Mungiu carefully avoids making any statements about abortion, however. We never learn the reason that Gabita wants one or even the circumstances of her pregnancy. The invasive, painful procedure isn’t presented as a metaphor for the regime’s stranglehold. And Mungiu presents all the medical details—the syringes, the instructions to “lie perfectly still,” the possibility of fatal hemorrhaging—in such a way as to intimately acquaint the audience with the procedure’s awfulness. His commitment to realism is admirable, but I also think that Mungiu exploits the strong emotions and discomfort that abortion tends to rightfully raise in people as a way to heighten his film’s suspense. Luckily for him, the issue simultaneously makes 4 Months seem topically weightier than it actually is, leading to exaggerated praise like that from critic Ann Hornaday, who called the film “shocking and courageous.”

Those two words mean different things, however, and one doesn’t necessarily imply the other. It’s absurd to applaud Mungiu’s courage just because he shows the terrible physical reality of abortion on film; by that standard, any picketing pro-lifer with a camera should be invited to Cannes. We can admire the artful tension of 4 Months, 3 Weeks and 2 Days without misinterpreting its horror as gravitas. If a director constructs a film around a graphic portrayal of one of the most controversial issues in modern times, then any serious conversation about the film has to address the purpose of his depiction. In 4 Months, the abortion exists solely to induce further squeamishness, and it’s surprising that the accolades have rolled in without any acknowledgment whatsoever of Mungiu’s dubious treatment of the subject.

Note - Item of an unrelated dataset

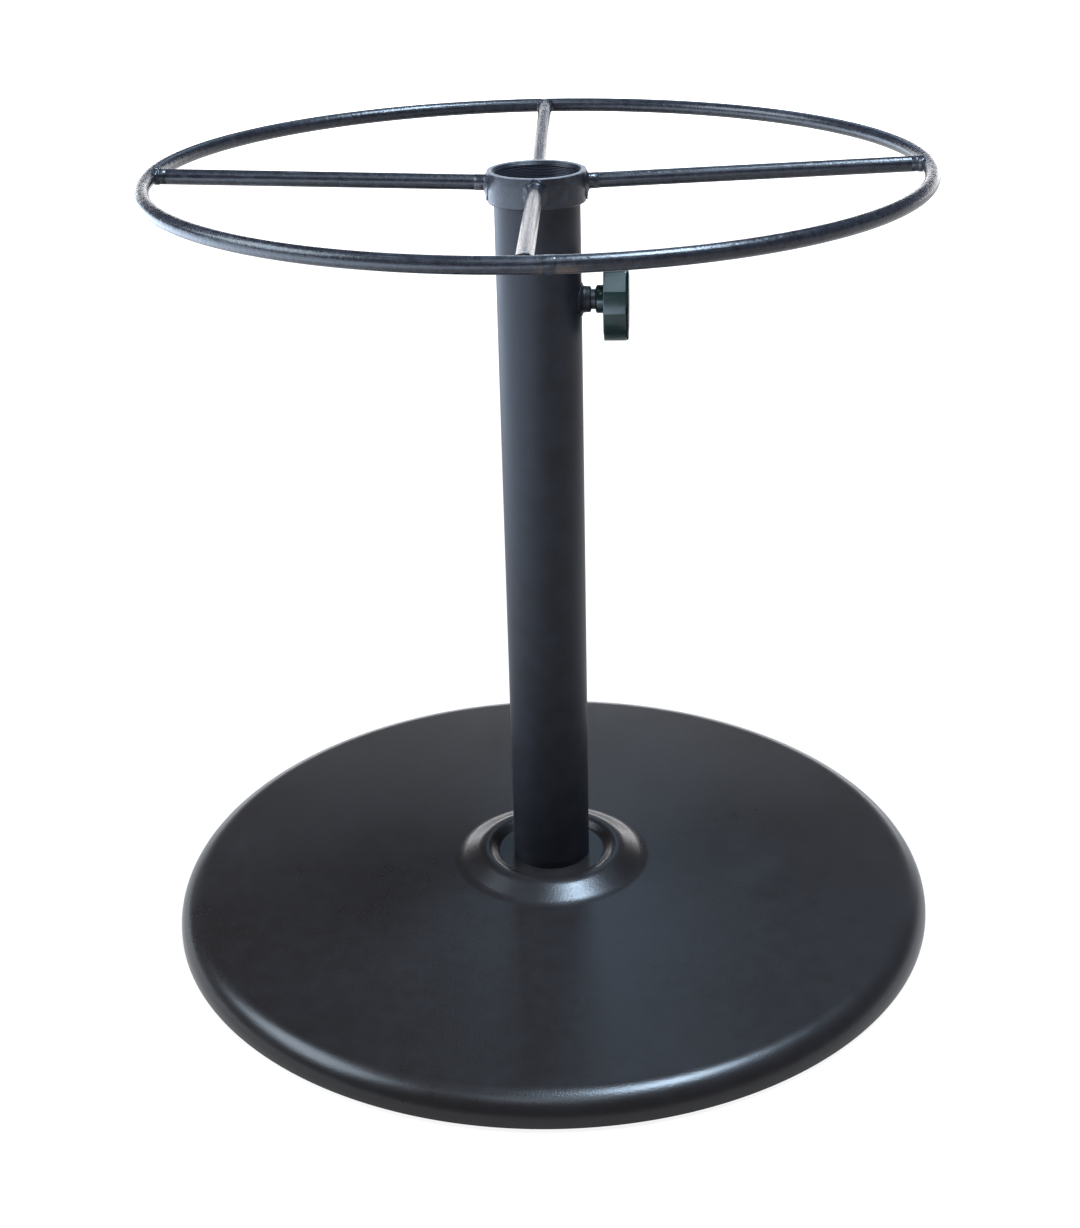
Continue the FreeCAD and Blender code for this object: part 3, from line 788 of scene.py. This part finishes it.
def panel(name, toward, distance, size, power, colour):
    """A soft rectangular light that faces the stand."""
    data = bpy.data.lights.new(name, "AREA")
    data.shape = "RECTANGLE"
    data.size, data.size_y = size
    data.energy = power
    data.color = colour
    light = bpy.data.objects.new(name, data)
    aim = Vector(toward).normalized()
    turn = aim.to_track_quat("Z", "Y")
    light.matrix_world = Matrix.Translation(aim * distance + UP * 0.2) @ turn.to_matrix().to_4x4()
    light.visible_camera = False
    bpy.context.scene.collection.objects.link(light)


def sky():
    """A dim studio with one bright far wall low down behind the stand."""
    f = Finish("studio", bpy.data.worlds)
    toward = f.node("TexCoord", output="Generated")
    y, z = [f.node("SeparateXYZ", {}, {"Vector": toward}, i) for i in (1, 2)]
    wall = f.blend(f.ease(y, 0.78, 0.94), grey(0.30), grey(4.8, 0.15))
    dim = f.blend(f.ease(z, 0.3, 0.9), grey(0.03, 0.004), grey(0.06, 0.01))
    bpy.context.scene.world = f.done({"Color": f.blend(f.ease(z, 0.08, 0.17), wall, dim)},
                                     "Background", "OutputWorld")


def stand_camera():
    """The eye's place and its turns, in radians: down, aside and about its own line of sight."""
    eye = Vector((0.0624, -1.0743, 0.7013))
    pitch, yaw, roll = 0.4301, -0.0619, -0.0244
    ahead = Vector((sin(yaw) * cos(pitch), cos(yaw) * cos(pitch), -sin(pitch)))
    right = Vector((cos(yaw), -sin(yaw), 0))
    up = right.cross(ahead)
    right, up = right * cos(roll) + up * sin(roll), up * cos(roll) - right * sin(roll)
    data = bpy.data.cameras.new("camera")
    data.lens = 54.0
    data.sensor_width = 36.0
    camera = bpy.data.objects.new("camera", data)
    turn = Matrix((right, up, -ahead)).transposed()
    camera.matrix_world = Matrix.Translation(eye) @ turn.to_4x4()
    bpy.context.scene.collection.objects.link(camera)
    bpy.context.scene.camera = camera


pale_floor()
pale_backdrop()
sky()
panel("overhead", (0.29, -0.02, 0.96), 2.6, (1.0, 0.6), 170, (0.62, 0.80, 1.0))
panel("window", (-0.76, -0.10, 0.64), 2.6, (1.7, 1.2), 92, (0.72, 0.86, 1.0))
panel("ceiling", (0.0, -0.47, 0.88), 2.6, (1.2, 0.8), 16, (0.72, 0.86, 1.0))
panel("far wall", (0.0, 0.78, 0.62), 3.0, (0.55, 1.5), 4.5, (0.50, 0.75, 1.0))
stand_camera()
bpy.context.scene.view_settings.view_transform = "Standard"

Despite superficial similarities to Juno and Knocked Up, the Hollywood product that Mungiu’s film most closely resembles is Alfonso Cuarón’s Children of Men. In its hand-held, dystopian vision of a woman trying to terminate a child, 4 Months is the inverse of Cuarón’s film, in which Clive Owen tried to keep the world’s only infant alive. And just as many critics awkwardly tried to saddle Children of Men with post-9/11 relevance, 4 Months doesn’t function well as a metaphor for anything. The former is about terrorism and the latter about abortion, but both simply use those topics as entry points for cinematic tension. Mungiu has brought the full visceral nature of abortion closer to the artistic mainstream, but his film didn’t need that particular issue to make its point. Instead, Mungiu comes off more like Dr. Bebe than he’d probably like to admit—providing a necessary service, but not without exploitation.


Discussion
  • Great film. I find the Children of Men contrast very interesting, how both films take place in a documentary-style dystopian setting with a plot revolving around a baby's life. Children of Men wants the baby to live, when 4 Months, 3 Weeks and 2 Days wants the opposite of that. Also one takes place 20 years in the future, the other takes place 20 years ago. Very interesting, well done.